In a 2×2 optical splitter, light entering into either of two input ports emerges from two output ports. Herein, input and output are terms used to identify particular ports and are not meant to imply a particular direction for the propagation of light. For example, in a 2×2 optical splitter, light may enter an output port and emerge from the input ports. Alternatively, light may enter both input ports simultaneously.
The most common 2×2 waveguide splitter circuit element is the resonant directional coupler. This simple directional coupler alone is not suitable as the input stage for a 2×N splitter due to it's wavelength dependence. A resonant directional coupler typically exhibits a ±½-dB stable balance ratio over only about 3% fractional bandwidth.
Another type of 2×2 splitter, known as an adiabatic 2×2 splitter, is known to be wavelength insensitive over a much greater wavelength range provided that it is sufficiently long.

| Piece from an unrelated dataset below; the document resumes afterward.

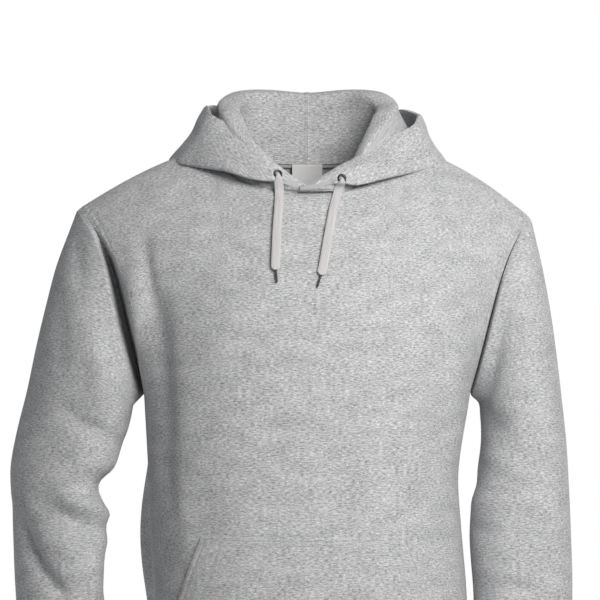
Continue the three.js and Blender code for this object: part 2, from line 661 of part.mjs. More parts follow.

This type of splitter is generally not suitable in 2×N splitters for PONs because the extremely shallow converging tapers needed are difficult to manufacture consistently and sufficient device length required to get 30% fractional bandwidth is many times longer than a resonant directional coupler and the overall 2×N splitter size becomes too large to fit in the desired package size and too costly to manufacture. Furthermore, known methods of reducing the size of standard optical-waveguide circuit elements do not provide size reduction for adiabatic devices, and in fact often require an increase in the size of adiabatic devices. There does not seem to be any readily available prospects for practical adiabatic 2×2 splitters as a commodity for the deployment of commercial-scale PON networks.